The pattern is universal: any hierarchy you traverse top-down with parallel processing at each layer is running level-order BFS.

Variants you'll see elsewhere

  • binary-tree-zigzag-level-order-traversal: alternate the direction at each level.
  • binary-tree-right-side-view: emit only the rightmost value at each level.
  • find-largest-value-in-each-tree-row: emit the max value at each level.
  • average-of-levels-in-binary-tree: emit the mean at each level.
  • populate-next-right-pointers: connect each node to its next level neighbour, level by level.
  • word-ladder, shortest-path-in-binary-matrix, rotting-oranges: all graph-BFS, exact same level-slice pattern with a visited set added.
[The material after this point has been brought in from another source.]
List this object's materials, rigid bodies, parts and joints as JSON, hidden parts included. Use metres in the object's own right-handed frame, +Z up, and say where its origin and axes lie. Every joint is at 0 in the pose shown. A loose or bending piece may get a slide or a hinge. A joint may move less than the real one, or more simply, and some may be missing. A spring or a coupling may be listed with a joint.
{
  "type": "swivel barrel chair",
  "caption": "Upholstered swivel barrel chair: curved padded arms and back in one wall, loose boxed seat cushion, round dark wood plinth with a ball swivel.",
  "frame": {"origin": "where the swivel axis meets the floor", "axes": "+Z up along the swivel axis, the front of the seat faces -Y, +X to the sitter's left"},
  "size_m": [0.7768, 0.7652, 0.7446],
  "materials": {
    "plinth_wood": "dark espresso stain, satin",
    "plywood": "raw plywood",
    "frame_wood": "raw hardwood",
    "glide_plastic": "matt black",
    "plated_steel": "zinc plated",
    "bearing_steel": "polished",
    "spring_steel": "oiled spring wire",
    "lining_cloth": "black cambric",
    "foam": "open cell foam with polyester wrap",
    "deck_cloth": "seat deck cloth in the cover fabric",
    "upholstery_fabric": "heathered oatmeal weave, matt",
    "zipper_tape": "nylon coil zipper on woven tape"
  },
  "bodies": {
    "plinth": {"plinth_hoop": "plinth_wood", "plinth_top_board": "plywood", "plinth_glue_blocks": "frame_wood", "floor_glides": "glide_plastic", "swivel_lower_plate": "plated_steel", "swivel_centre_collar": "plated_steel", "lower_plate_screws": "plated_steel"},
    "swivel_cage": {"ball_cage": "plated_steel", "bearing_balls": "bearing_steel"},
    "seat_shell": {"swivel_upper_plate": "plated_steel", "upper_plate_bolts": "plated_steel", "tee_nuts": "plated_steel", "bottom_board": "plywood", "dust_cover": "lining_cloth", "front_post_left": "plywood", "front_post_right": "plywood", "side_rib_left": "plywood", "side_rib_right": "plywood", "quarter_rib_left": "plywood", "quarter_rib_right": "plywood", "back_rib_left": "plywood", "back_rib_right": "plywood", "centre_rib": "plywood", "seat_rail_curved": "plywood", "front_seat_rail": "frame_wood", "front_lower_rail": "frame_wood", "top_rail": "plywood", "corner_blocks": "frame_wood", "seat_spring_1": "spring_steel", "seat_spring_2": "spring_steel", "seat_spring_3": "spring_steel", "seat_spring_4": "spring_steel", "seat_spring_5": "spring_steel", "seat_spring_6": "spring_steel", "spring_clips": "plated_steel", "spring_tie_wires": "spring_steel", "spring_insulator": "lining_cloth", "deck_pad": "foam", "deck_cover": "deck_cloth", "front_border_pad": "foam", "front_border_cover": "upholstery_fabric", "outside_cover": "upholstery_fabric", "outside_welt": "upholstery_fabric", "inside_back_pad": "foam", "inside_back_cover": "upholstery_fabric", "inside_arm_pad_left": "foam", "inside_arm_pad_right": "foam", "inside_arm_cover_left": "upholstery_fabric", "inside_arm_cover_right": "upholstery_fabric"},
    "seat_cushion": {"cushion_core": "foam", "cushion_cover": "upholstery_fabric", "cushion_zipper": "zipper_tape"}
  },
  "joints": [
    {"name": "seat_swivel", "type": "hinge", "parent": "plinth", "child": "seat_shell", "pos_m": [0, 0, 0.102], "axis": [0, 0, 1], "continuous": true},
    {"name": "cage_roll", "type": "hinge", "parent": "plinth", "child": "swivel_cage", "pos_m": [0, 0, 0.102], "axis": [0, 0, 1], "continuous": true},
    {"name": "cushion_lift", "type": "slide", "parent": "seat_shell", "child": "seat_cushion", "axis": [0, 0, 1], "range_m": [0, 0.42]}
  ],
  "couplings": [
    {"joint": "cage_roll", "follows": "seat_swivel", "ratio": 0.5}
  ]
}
How parikshan turns this into a learning loop

After you read this article and click through to the practice link, the parikshan flow integrates four layers:

  1. The editor runs your code against public tests and per-session dynamic private tests. The dynamic suite includes the empty tree (zero output lines, not one blank line), a single node (one line), and a 5000-node random shape to verify the queue handles realistic widths.
  2. Hints are graduated. The first hint asks how to process all nodes at one depth before any node at the next. The third gives you the two-list ping-pong skeleton. Each hint costs integrity.
  3. The AI training assistant offers Explain, Review, Find Bugs, Add Comments, Optimise in exam mode at small integrity costs; free-form in practice mode.
  4. The dispute flow runs after the verdict. The common mistake on this problem is the empty-tree output formatting; the reviewer can confirm the contract.
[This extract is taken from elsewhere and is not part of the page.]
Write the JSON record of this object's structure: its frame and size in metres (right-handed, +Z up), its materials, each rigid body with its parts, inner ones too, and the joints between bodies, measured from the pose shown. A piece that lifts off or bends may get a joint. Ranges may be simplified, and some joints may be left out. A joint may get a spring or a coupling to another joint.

Read the concept, attempt in practice mode, take hints when stuck, then redo in exam mode. When you can write the BFS in under five minutes without touching AI, the pattern is in your fingers.
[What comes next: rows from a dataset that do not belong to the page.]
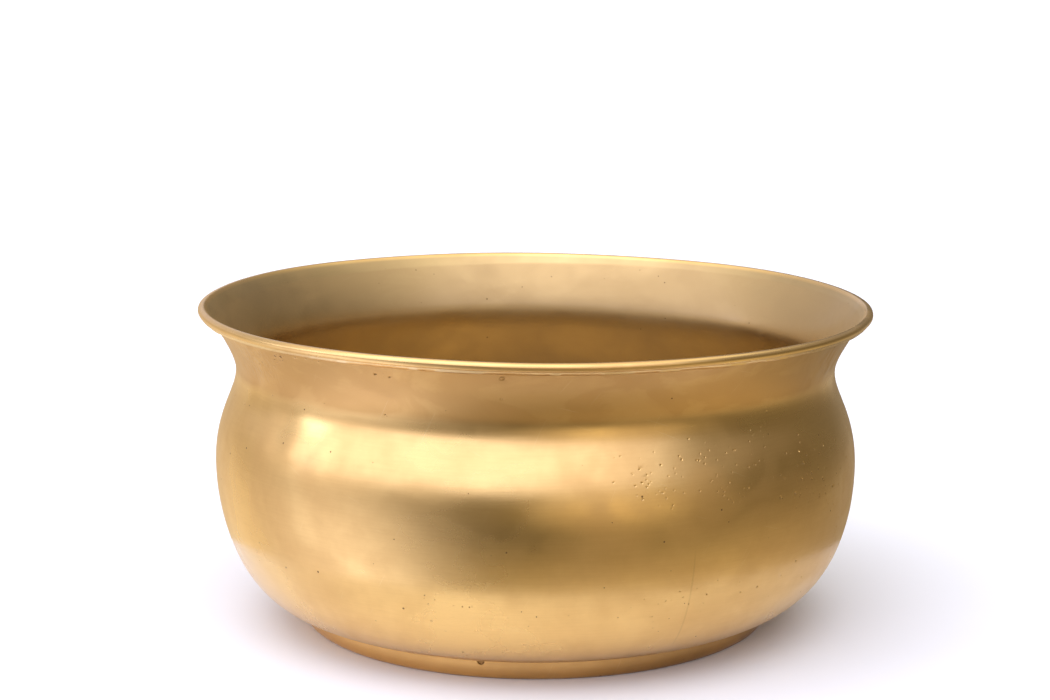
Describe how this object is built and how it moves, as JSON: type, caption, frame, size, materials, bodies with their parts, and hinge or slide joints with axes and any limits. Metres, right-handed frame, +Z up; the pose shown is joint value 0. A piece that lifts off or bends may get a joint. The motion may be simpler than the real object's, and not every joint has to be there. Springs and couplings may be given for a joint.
{
  "type": "ice bucket",
  "caption": "Round brass ice and bottle tub with a full belly, a narrow waist and a flared lip rolled over a wire, standing on a low foot ring.",
  "frame": {"origin": "centre of the flat that the foot ring stands on", "axes": "+Z up along the bowl's axis, +X to the right when the tub is looked at along +Y"},
  "size_m": [0.4799, 0.48, 0.228],
  "materials": {
    "bowl_brass": "satin, hand polished, lightly tarnished",
    "foot_brass": "satin, darker towards the floor",
    "braze": "filed smooth, pitted",
    "wire_steel": "drawn"
  },
  "bodies": {
    "root": {"bowl": "bowl_brass", "rim_wire": "wire_steel", "rim_solder": "braze", "foot_ring": "foot_brass", "foot_solder_outer": "braze", "foot_solder_inner": "braze"}
  },
  "joints": []
}
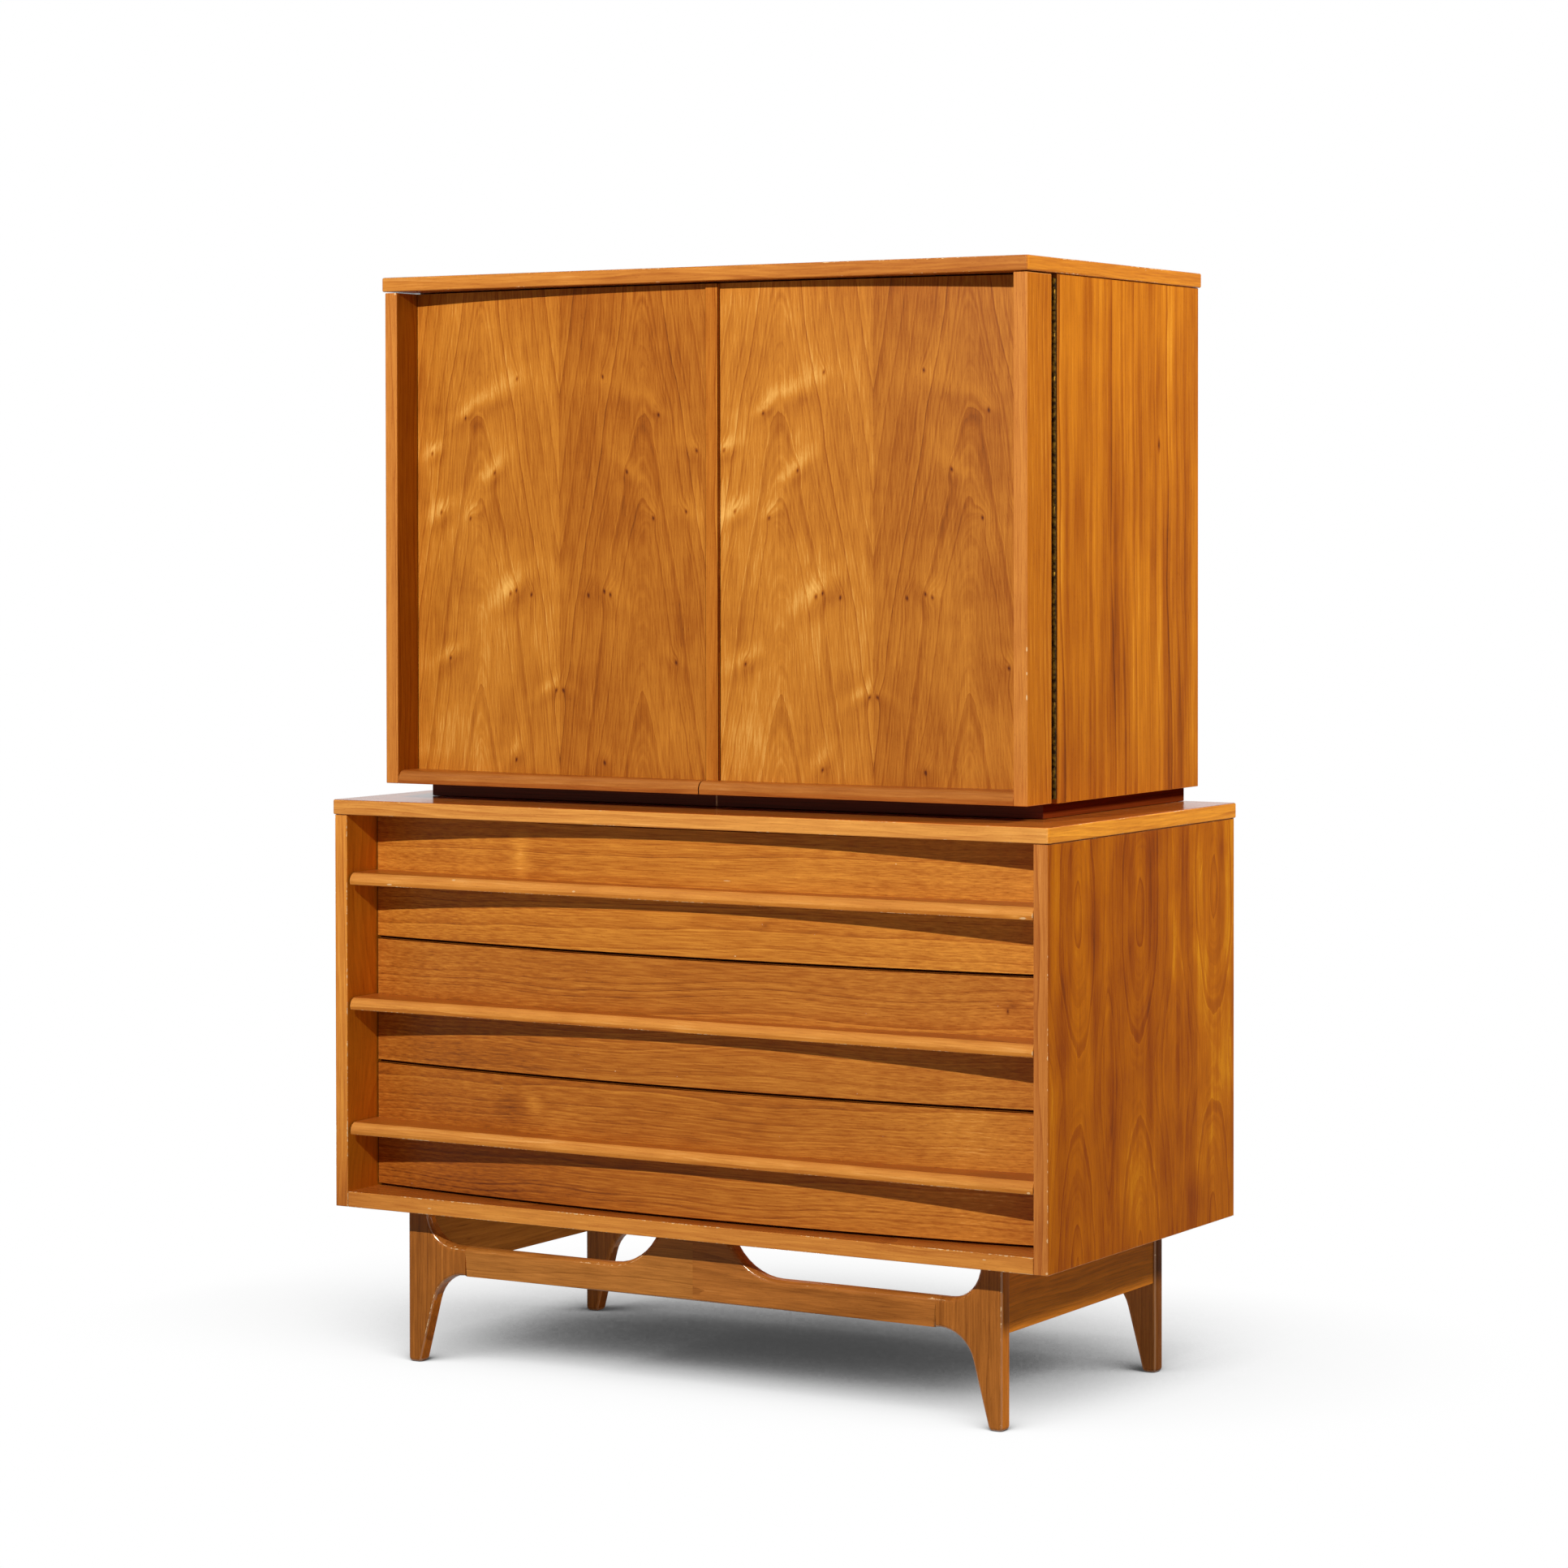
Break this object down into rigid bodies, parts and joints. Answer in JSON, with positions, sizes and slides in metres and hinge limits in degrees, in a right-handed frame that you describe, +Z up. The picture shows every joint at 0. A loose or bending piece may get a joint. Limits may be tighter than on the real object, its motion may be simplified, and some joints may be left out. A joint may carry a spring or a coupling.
{
  "type": "highboy chest of drawers",
  "caption": "Walnut highboy: bow-fronted drawers with straight finger lips below a set-back cupboard with bowed doors on piano hinges, on a scooped leg base.",
  "frame": {"origin": "on the floor, under the middle of the bounding box", "axes": "+X to the right seen from the front, +Y towards the back, +Z up"},
  "size_m": [1.016, 0.508, 1.3675],
  "materials": {
    "walnut_veneer": "satin lacquer over figured walnut veneer, matched leaves",
    "walnut_solid": "satin lacquered solid walnut, lips worn pale at their edges",
    "base_walnut": "satin lacquered walnut, duller than the cases, hand rounded",
    "drawer_wood": "pale secondary wood, thinly sealed",
    "plywood": "thin plywood, unfinished",
    "dark_plinth": "walnut stained almost black, satin",
    "hinge_brass": "aged dull brass"
  },
  "bodies": {
    "carcass": {"front_left_leg": "base_walnut", "front_rail_left": "base_walnut", "front_rail_right": "base_walnut", "front_right_leg": "base_walnut", "rear_left_leg": "base_walnut", "rear_rail_left": "base_walnut", "rear_rail_right": "base_walnut", "rear_right_leg": "base_walnut", "side_apron_left": "base_walnut", "side_apron_right": "base_walnut", "cleat_left": "base_walnut", "cleat_right": "base_walnut", "chest_top": "walnut_veneer", "chest_side_left": "walnut_veneer", "chest_side_right": "walnut_veneer", "chest_floor": "walnut_solid", "chest_back": "plywood", "dust_frame_lower": "drawer_wood", "dust_frame_upper": "drawer_wood", "plinth": "dark_plinth", "cupboard_top": "walnut_veneer", "cupboard_side_left": "walnut_veneer", "cupboard_side_right": "walnut_veneer", "cupboard_floor": "walnut_veneer", "cupboard_partition": "walnut_veneer", "shelf_left": "walnut_veneer", "shelf_right": "walnut_veneer", "cupboard_back": "plywood", "left_hinge_case_leaf": "hinge_brass", "right_hinge_case_leaf": "hinge_brass"},
    "bottom_drawer": {"bottom_drawer_front": "walnut_veneer", "bottom_drawer_lip": "walnut_solid", "bottom_drawer_side_left": "drawer_wood", "bottom_drawer_side_right": "drawer_wood", "bottom_drawer_back": "drawer_wood", "bottom_drawer_bottom": "plywood"},
    "middle_drawer": {"middle_drawer_front": "walnut_veneer", "middle_drawer_lip": "walnut_solid", "middle_drawer_side_left": "drawer_wood", "middle_drawer_side_right": "drawer_wood", "middle_drawer_back": "drawer_wood", "middle_drawer_bottom": "plywood"},
    "top_drawer": {"top_drawer_front": "walnut_veneer", "top_drawer_lip": "walnut_solid", "top_drawer_side_left": "drawer_wood", "top_drawer_side_right": "drawer_wood", "top_drawer_back": "drawer_wood", "top_drawer_bottom": "plywood"},
    "left_door": {"left_door_stile": "walnut_solid", "left_door_panel": "walnut_veneer", "left_door_lip": "walnut_solid", "left_hinge_door_leaf": "hinge_brass"},
    "right_door": {"right_door_stile": "walnut_solid", "right_door_panel": "walnut_veneer", "right_door_meeting_strip": "walnut_solid", "right_door_lip": "walnut_solid", "right_hinge_door_leaf": "hinge_brass"}
  },
  "joints": [
    {"name": "bottom_drawer_slide", "type": "slide", "parent": "carcass", "child": "bottom_drawer", "axis": [0, -1, 0], "range_m": [0, 0.33]},
    {"name": "middle_drawer_slide", "type": "slide", "parent": "carcass", "child": "middle_drawer", "axis": [0, -1, 0], "range_m": [0, 0.33]},
    {"name": "top_drawer_slide", "type": "slide", "parent": "carcass", "child": "top_drawer", "axis": [0, -1, 0], "range_m": [0, 0.33]},
    {"name": "left_door_hinge", "type": "hinge", "parent": "carcass", "child": "left_door", "pos_m": [-0.45315, -0.1359, 1.038], "axis": [0, 0, -1], "range_deg": [0, 135]},
    {"name": "right_door_hinge", "type": "hinge", "parent": "carcass", "child": "right_door", "pos_m": [0.45315, -0.1359, 1.038], "axis": [0, 0, 1], "range_deg": [0, 135]}
  ]
}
In the AI-integrated workspace

In your future job, you will not write level-order BFS by hand. An agent will. Your job is to:

  1. Recognise that "process the hierarchy layer by layer" is BFS, not DFS, and that the slice-the-queue-by-level trick is the entire algorithm.
  2. Tell the agent precisely: "BFS with two-list ping-pong, emit one line per level, the empty tree emits zero lines".
  3. Read the agent's code and verify (a) the empty-tree special case, (b) None children are filtered before they enter the next level, (c) order within a level is left-to-right.
  4. Stress-test on the edge cases the agent will silently miss: empty tree (zero lines), single node (one line), a deep skewed tree (one node per level for n levels).

Candidates who can name "this is level-order BFS, slice by level size" within five seconds are the ones who direct AI agents productively. Candidates who cannot recognise the pattern end up approving 50 lines of generated DFS-with-depth-tagging that sorts at the end. parikshan is built to train the first kind.